賃貸借契約関連の裁判事例を紐解くと、1か月分程度の家賃滞納では「賃貸借契約の解除は無効」という判決が多く、そして契約解除を認める判決のほとんどが「3か月分以上の滞納」を根拠としています。

要するに、3か月の滞納期間を経なければ司法は動かないということです。しかし、本来の目的は「強制退去」ではなく「家賃の回収」です。電話連絡や内容証明郵便の送付など毎月コツコツ督促を続けていくことで改善に結び付く場合もあります。

また、それらの努力は後日訴訟を行うこととなった際、「督促のエビデンス」として有効に活用できます。

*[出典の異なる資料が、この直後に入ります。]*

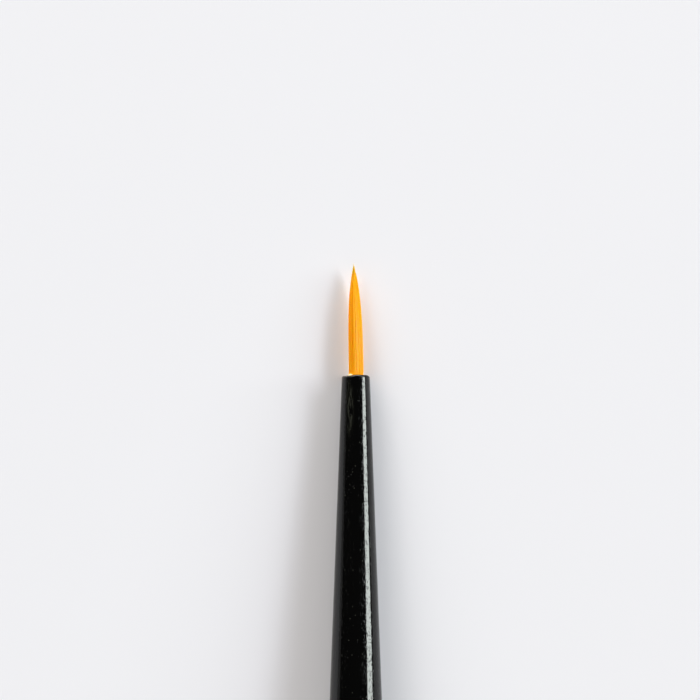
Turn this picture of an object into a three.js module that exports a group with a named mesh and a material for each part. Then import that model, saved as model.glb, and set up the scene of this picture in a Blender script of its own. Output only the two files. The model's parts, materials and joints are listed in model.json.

まずは滞納常習者に「家賃支払い義務を果たす」という大人の責任を自覚させることからはじめるしかありません。

まとめ

毎月ちゃんと家賃を払っていた入居者でも、リストラ、病気、事故などさまざまな理由で生活状態が変わると、家賃滞納の常習犯になってしまうことがあります。中には支払期限を忘れてしまう不届き者もおり、賃貸物件オーナーの悩みの種となっています。

家賃滞納がはじまったら、まずは連帯保証人や家賃保証会社に「代位弁済」をお願いしましょう。滞納が慢性化するようであれば、郵便局が差出人・宛先や記載内容を証明する「内容証明郵便」を送付して滞納者に対してプレッシャーを与えることも効果的です。

内容証明郵便が効かない場合は、簡易裁判所から書面を送付する「支払督促」、1回の審理で判決が下される「少額訴訟」、本格的な裁判形式で行われる「民事訴訟」などの手段を取るしかありません。